Sunday, July 24, 2011

The Magic Closet

Some months ago, my cousin, fresh from extended world travel where she had the opportunity to meet a range of potential mates, made a surprise visit to her mother's home for Christmas; fully intending to continue her journeys after the holidays. But there - emerging from his work on a closet in the middle of a remodeling project - was a handsome fellow who, in short order, became her boyfriend...and then her roommate. It made me wonder if this closet had some magical qualities, like that Milton Bradley game that came out in the late '60s, where you took your chances on the James Bondish guy, the athlete, or the bookish nerd, who at the time was the one nobody wanted to end up with, but who might be pretty nice to hang out with now. Bookish nerds get considerably more interesting with a little time and experience. (And by the way, this has nothing to do with this little story, but they still make the Mystery Date game, and it's - gasp! - FIFTY DOLLARS! It would be cheaper to buy your little girl a date. But that's probably illegal.)

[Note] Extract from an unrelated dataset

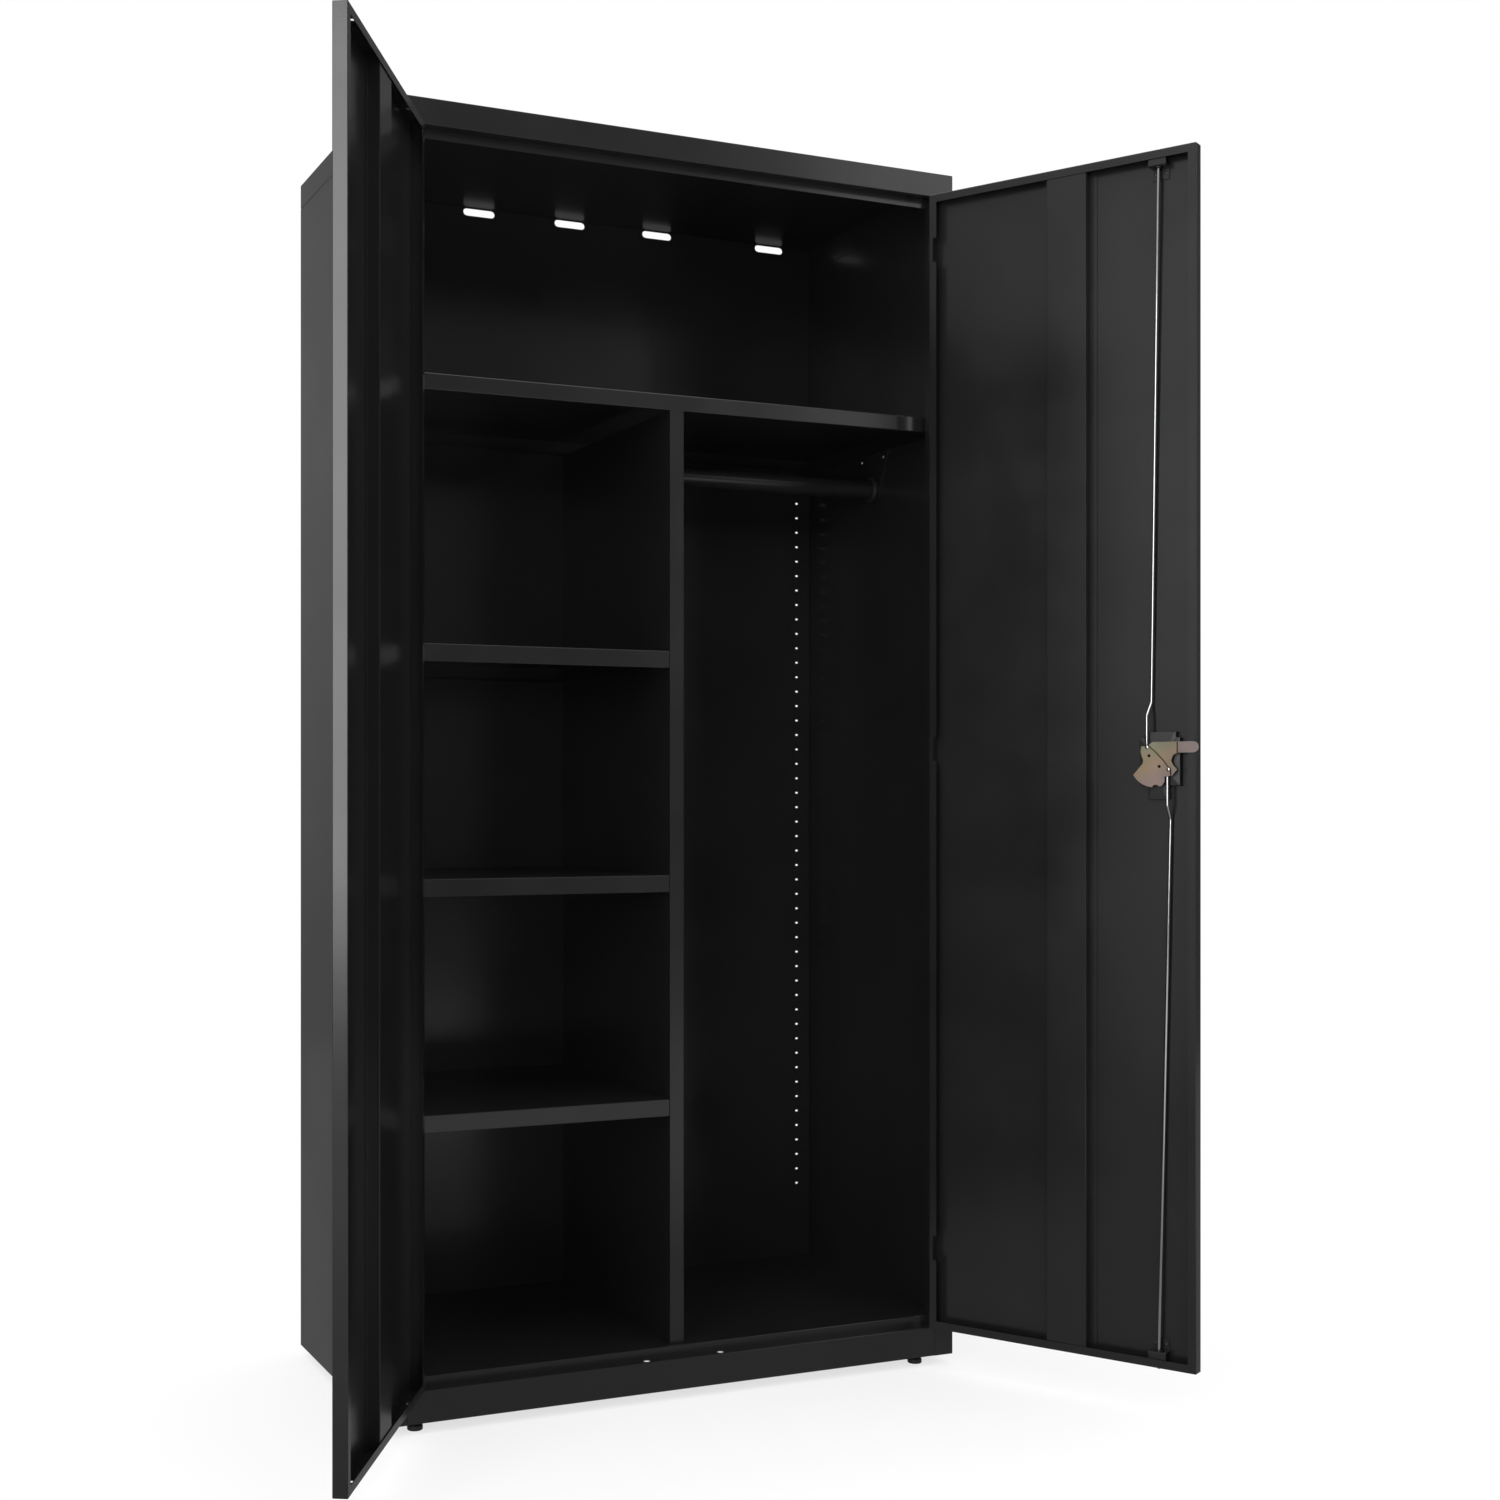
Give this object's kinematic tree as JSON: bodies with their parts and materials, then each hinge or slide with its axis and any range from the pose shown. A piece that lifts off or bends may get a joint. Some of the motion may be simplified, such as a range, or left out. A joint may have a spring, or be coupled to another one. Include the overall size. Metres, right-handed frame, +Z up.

Anyway, my cousin's meet cute story is not the first one like this I've heard...I started to remember other love connections that but for a few minutes earlier or later, people who are perfect for each other might never have met. Like my friend who went with her sister to the Birchmere on her birthday to see one of her favorite performers, and was seated at a table with four guys, and now she's getting married this fall. (Not to all four guys - just the one that she liked.) Or my buddy who met his wife on the subway on his way to a blind date, and was so taken with her he explained the whole situation - and asked if she would please agree to one lunch with him so that he could persuade her to understand what he was already feeling.

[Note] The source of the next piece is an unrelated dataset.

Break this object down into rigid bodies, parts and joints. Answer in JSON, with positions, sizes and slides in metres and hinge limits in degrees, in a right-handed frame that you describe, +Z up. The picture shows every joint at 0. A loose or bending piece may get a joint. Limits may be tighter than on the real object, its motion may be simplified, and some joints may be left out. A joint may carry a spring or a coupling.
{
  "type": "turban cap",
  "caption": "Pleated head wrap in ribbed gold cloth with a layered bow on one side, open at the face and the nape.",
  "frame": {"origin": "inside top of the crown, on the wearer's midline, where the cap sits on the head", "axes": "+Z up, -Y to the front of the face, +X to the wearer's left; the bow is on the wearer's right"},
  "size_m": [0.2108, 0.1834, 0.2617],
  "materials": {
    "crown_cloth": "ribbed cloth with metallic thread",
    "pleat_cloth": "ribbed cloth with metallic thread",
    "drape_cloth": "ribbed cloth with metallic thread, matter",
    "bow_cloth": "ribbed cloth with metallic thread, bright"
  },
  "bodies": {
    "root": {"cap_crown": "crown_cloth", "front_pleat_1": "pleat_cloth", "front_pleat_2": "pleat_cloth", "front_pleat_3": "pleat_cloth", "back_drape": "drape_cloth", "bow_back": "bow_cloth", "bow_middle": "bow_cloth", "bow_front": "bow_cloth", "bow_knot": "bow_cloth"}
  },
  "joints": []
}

Ah, true love. Basherts. Meant to be. Soul mates. It's almost convincing enough to make me check the closet before taking the subway to the Birchmere.

© 2011 A Bit of Brie/Anitabrie 

Saturday, July 23, 2011

My $88 Breakfast

A Saturday morning, and I was headed out to meet a friend for breakfast at a great little mom-and-pop spot with real pickle barrels and career waitresses. It was sunny and perfect...the kind of morning that lifts your heart because all around you feels bright and full of promise. Only one problem: if I'm happy, I sing. And when I'm happy and singing, there's a chance my car gets a little happier, too. And faster.  A lot, apparently.

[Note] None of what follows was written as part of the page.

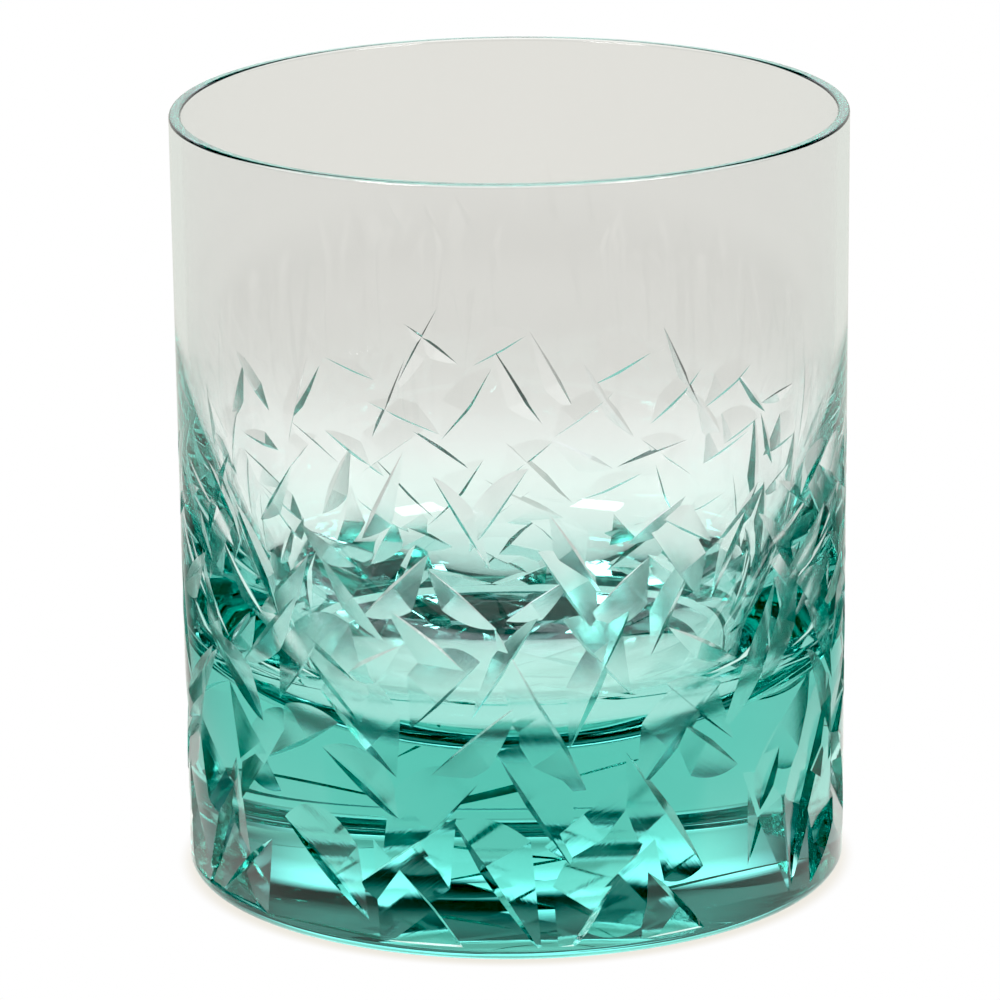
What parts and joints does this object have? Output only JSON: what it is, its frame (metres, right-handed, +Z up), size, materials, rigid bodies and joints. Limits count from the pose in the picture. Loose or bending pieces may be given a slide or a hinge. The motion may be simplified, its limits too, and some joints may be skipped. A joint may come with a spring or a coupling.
{
  "type": "whiskey tumbler",
  "caption": "Straight-sided whiskey tumbler in aquamarine glass: a thin drinking wall on a thick, heavy base, with shard-like wheel cuts all round the lower half.",
  "frame": {"origin": "middle of the foot ring, on the surface that the glass stands on", "axes": "+Z up along the glass's own axis, from the foot to the lip; +X and +Y are any two bearings round it, as the cut pattern has no front"},
  "size_m": [0.084, 0.084, 0.097],
  "materials": {
    "thin_glass": "fire polished at the lip, wheel cut and polished below, pale where it is thin",
    "thick_glass": "wheel cut and polished, deep aquamarine where it is thick"
  },
  "bodies": {
    "root": {"bowl": "thin_glass", "base": "thick_glass"}
  },
  "joints": []
}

Oh, nothing happened that morning, except that I had a great time chatting with a friend I really enjoy, ran a few errands and then headed back home the way I'd come. Still happy.

A little time passed - maybe a week - and when I picked up the mail, there they were. Two envelopes which, when opened, held notices with front and back photos of my car - one was headed east, one west. Raising the grand total of my relatively inexpensive breakfast that sunny, perfect morning to $88.

The pictures are kind of dark, but if you look really closely, you can see me singing. I looked a lot happier back then.


© 2011 A Bit of Brie/Anitabrie 

Friday, July 22, 2011

And so it begins.

This first entry has been a long time coming. First I had to create a blog...which I did about three years ago, and then let it sit because, as I'm fond of remarking, life interferes with life. But this time it's gonna happen. And just to lock myself in, I wrote three entries at once. (Secret note to my "palison" - I win!)

When I picked up the blog baton again, as most communicators will who prepare collaterals and fancy materials for a living, I spent time picking colors and fonts... and struggled to find a meaningful name for this undertaking. I worked through all of the best "write-oriented" ones, but they were spoken for. I thought I had it when I picked "Tighty Writeys" - because my intention is to get to the point and make it fun to read - but that was taken, too, albeit with one more "e" than mine. Then I decided to use something with the word "brie" in it (part of my last name), even though it makes my blog sound like a good source of amuse bouche recipes. (Disappointed that it's not? No worries. You'll find Brie and Crab Soup at http://ow.ly/5LOOU and Walnut-Brie Tartlets at http://ow.ly/5LOQj.)

But if you did come to read, please pull up a virtual chair and keep going for a few more minutes. And I hope you'll come back again sometime. I love having you in my place.